▶ [Excerpted records]:
####

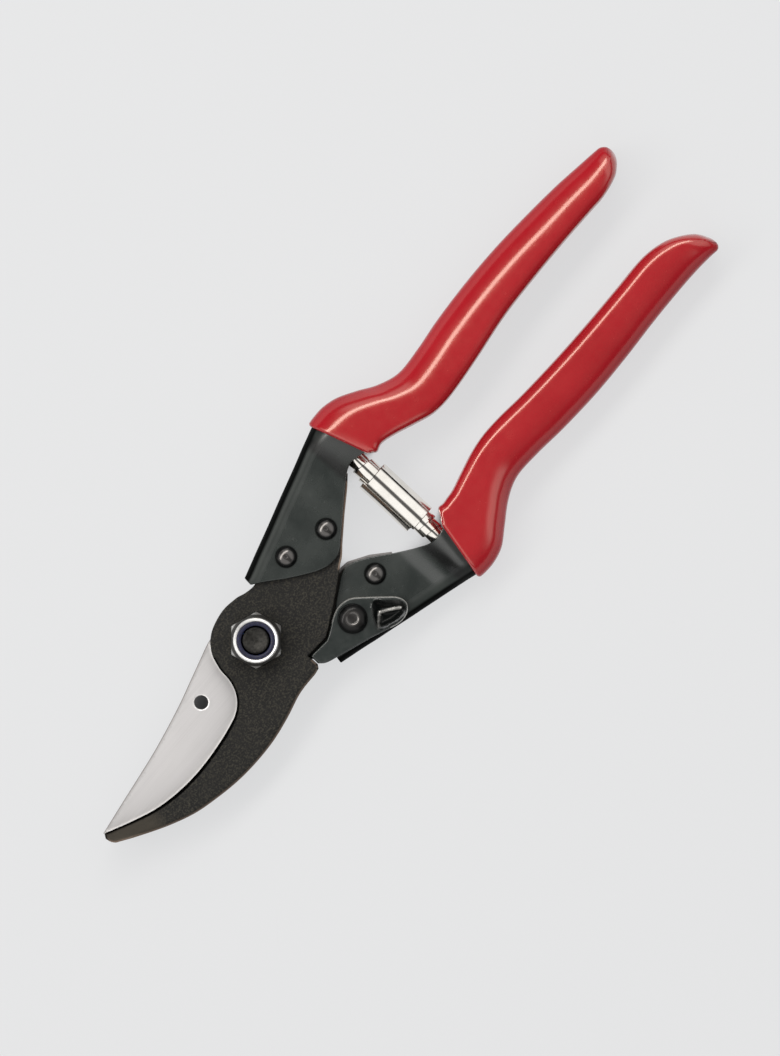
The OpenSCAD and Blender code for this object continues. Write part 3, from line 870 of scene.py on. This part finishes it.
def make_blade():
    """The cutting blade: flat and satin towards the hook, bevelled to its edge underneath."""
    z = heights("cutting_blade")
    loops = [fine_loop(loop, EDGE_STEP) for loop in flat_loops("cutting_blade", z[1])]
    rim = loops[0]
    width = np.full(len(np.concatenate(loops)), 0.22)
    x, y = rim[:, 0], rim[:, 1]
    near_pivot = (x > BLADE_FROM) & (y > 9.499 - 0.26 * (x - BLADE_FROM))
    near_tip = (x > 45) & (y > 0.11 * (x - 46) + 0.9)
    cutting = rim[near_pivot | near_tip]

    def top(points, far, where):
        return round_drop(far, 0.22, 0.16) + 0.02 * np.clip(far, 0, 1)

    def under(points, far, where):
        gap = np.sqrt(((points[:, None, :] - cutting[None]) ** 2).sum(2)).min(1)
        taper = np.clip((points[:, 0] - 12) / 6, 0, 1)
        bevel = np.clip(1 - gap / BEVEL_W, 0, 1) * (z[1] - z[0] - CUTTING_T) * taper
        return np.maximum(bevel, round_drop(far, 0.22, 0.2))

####

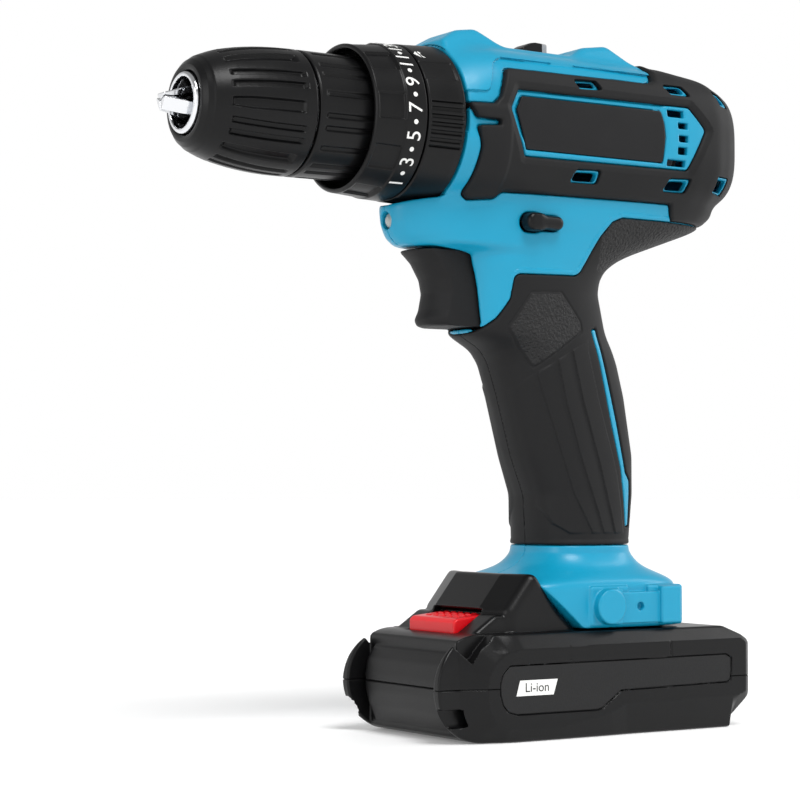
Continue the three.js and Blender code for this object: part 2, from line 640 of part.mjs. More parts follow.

####

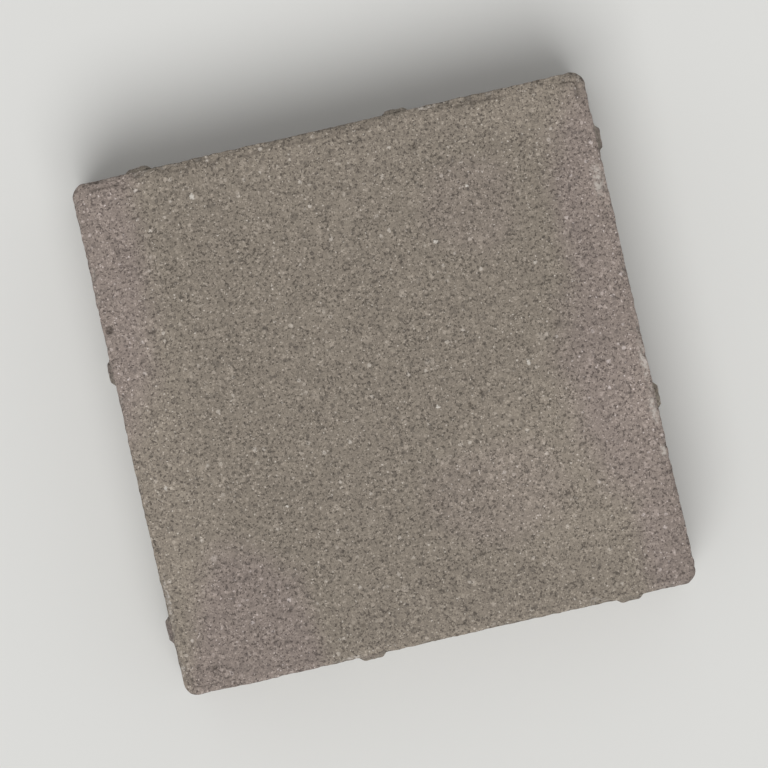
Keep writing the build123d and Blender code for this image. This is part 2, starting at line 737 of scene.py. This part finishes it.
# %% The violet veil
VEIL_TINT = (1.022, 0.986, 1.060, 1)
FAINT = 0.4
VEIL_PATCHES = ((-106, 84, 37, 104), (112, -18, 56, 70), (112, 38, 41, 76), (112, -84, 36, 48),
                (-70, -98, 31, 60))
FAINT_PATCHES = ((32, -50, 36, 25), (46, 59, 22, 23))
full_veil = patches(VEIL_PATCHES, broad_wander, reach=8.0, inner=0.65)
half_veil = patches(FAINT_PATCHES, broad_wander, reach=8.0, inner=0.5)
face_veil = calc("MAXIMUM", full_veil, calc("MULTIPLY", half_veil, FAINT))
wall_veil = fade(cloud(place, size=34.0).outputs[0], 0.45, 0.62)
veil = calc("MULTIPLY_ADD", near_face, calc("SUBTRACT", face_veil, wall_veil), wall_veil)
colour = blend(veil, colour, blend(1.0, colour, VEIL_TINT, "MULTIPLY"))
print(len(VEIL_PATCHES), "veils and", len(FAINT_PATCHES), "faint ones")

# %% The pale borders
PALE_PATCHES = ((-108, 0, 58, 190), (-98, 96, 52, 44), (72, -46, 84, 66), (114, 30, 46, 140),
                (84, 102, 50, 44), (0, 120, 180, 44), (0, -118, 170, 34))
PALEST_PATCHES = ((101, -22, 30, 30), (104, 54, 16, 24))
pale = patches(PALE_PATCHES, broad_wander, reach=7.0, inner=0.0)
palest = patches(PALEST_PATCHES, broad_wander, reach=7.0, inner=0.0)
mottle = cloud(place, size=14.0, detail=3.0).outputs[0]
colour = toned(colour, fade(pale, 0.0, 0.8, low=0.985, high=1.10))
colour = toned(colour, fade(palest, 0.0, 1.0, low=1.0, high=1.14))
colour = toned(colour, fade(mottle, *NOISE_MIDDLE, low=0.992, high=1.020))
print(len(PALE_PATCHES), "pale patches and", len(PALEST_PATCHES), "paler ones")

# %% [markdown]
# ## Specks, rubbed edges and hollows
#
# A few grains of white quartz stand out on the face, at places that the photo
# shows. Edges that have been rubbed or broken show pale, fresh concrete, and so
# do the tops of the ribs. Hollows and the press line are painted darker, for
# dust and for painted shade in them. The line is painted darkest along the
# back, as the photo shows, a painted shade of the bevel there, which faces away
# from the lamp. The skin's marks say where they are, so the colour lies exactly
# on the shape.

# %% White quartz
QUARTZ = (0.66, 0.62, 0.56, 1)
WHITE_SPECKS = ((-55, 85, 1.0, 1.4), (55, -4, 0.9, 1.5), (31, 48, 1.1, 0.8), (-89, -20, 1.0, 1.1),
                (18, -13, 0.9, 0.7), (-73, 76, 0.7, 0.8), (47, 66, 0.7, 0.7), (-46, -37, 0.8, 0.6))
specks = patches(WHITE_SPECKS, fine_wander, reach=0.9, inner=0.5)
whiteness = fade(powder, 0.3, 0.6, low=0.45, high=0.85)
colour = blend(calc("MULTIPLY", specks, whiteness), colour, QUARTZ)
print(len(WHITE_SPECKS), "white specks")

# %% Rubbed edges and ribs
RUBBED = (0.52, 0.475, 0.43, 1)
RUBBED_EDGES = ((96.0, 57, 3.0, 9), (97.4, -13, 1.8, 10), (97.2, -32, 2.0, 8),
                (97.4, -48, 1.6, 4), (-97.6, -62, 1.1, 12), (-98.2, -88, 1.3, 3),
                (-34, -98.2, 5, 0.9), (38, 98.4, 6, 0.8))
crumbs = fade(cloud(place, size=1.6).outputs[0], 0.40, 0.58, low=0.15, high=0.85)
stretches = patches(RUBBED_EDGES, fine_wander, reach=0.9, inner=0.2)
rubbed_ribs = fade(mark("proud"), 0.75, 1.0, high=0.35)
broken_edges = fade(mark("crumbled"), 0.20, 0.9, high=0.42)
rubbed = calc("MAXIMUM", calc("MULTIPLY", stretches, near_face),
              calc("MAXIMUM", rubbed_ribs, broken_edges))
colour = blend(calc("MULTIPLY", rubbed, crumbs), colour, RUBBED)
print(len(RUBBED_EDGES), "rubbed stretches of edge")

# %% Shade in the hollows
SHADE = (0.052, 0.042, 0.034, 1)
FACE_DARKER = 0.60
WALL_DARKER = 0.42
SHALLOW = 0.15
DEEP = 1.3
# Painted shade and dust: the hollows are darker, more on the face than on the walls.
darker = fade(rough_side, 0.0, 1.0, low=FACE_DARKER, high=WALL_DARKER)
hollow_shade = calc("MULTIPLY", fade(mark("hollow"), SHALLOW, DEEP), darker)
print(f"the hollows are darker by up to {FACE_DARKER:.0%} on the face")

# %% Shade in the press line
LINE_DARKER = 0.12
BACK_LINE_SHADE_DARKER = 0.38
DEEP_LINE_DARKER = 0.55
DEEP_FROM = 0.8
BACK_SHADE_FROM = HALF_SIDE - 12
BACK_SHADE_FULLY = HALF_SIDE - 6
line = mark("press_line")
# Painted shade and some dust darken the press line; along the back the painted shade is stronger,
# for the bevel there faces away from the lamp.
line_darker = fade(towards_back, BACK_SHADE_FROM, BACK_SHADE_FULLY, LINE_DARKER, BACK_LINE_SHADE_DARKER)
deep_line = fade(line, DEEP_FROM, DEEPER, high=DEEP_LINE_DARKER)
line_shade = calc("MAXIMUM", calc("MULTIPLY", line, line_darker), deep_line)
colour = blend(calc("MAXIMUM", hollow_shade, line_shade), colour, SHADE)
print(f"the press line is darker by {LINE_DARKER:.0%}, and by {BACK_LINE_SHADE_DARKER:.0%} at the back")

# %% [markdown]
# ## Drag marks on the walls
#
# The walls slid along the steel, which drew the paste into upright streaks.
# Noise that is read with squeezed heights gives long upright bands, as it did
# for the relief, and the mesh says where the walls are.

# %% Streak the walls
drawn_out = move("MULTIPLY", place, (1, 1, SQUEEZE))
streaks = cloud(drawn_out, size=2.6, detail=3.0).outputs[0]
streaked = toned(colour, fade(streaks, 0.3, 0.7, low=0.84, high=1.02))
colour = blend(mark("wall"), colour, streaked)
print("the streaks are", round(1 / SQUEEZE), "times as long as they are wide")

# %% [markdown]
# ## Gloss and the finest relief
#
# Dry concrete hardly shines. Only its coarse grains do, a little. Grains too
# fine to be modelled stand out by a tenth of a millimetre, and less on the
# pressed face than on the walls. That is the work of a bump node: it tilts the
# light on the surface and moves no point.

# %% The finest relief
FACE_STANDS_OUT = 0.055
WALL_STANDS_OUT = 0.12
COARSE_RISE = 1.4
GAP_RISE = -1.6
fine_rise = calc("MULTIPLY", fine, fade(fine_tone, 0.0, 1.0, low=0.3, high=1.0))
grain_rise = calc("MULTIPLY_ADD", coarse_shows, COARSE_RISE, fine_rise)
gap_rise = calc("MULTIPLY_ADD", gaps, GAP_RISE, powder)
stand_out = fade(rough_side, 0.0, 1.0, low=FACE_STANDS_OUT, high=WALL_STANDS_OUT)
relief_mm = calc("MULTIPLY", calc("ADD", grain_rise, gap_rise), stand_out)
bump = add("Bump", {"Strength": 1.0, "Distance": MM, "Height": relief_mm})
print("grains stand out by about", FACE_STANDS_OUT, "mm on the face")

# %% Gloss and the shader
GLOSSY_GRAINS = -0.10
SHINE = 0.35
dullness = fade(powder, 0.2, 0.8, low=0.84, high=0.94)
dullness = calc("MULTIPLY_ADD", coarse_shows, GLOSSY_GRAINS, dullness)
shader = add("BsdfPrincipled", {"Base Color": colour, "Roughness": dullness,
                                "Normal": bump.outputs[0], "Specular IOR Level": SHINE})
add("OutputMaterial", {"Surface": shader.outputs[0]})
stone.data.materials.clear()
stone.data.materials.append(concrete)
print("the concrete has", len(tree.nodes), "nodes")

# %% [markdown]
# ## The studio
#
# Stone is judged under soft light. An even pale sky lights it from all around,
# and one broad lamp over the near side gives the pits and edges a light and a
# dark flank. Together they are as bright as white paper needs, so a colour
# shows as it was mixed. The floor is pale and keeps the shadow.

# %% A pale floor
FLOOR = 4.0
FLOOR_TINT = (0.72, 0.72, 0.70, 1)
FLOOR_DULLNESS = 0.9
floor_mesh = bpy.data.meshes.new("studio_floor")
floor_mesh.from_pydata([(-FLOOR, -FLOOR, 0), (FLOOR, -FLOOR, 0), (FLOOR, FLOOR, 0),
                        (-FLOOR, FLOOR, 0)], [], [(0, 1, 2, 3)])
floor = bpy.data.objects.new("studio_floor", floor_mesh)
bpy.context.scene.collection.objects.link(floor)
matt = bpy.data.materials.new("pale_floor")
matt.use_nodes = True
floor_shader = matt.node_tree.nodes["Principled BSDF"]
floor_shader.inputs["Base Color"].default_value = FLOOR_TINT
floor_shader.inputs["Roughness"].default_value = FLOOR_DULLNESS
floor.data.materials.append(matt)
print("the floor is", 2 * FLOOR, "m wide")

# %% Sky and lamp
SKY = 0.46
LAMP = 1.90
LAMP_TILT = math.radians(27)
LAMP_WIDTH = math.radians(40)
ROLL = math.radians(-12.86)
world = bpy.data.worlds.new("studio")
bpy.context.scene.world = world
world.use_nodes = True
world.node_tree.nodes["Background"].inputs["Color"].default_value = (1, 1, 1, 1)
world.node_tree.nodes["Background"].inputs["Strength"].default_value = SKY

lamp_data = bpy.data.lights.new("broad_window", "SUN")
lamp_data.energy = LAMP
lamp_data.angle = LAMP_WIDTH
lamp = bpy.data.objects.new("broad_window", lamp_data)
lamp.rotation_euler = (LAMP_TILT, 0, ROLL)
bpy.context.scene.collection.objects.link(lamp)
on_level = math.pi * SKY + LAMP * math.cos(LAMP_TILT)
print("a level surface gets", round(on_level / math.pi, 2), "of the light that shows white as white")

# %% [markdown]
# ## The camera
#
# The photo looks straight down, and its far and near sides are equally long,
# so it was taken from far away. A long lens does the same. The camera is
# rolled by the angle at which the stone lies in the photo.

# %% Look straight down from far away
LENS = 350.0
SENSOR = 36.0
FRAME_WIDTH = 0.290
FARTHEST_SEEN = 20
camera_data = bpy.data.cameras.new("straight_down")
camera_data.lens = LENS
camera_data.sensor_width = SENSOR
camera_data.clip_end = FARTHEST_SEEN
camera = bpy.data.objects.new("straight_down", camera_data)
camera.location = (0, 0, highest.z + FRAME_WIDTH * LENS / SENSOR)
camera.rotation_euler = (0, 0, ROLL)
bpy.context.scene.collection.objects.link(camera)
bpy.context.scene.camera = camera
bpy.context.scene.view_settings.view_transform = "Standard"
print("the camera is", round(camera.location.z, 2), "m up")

####

▶ [Objective]: Exactly the lines from the one holding "The OpenSCAD and" through the one holding "return round_drop(far, 0.22, 0.16)" should be printed, ends included.

▶ [Full answer]:
The OpenSCAD and Blender code for this object continues. Write part 3, from line 870 of scene.py on. This part finishes it.
def make_blade():
    """The cutting blade: flat and satin towards the hook, bevelled to its edge underneath."""
    z = heights("cutting_blade")
    loops = [fine_loop(loop, EDGE_STEP) for loop in flat_loops("cutting_blade", z[1])]
    rim = loops[0]
    width = np.full(len(np.concatenate(loops)), 0.22)
    x, y = rim[:, 0], rim[:, 1]
    near_pivot = (x > BLADE_FROM) & (y > 9.499 - 0.26 * (x - BLADE_FROM))
    near_tip = (x > 45) & (y > 0.11 * (x - 46) + 0.9)
    cutting = rim[near_pivot | near_tip]

    def top(points, far, where):
        return round_drop(far, 0.22, 0.16) + 0.02 * np.clip(far, 0, 1)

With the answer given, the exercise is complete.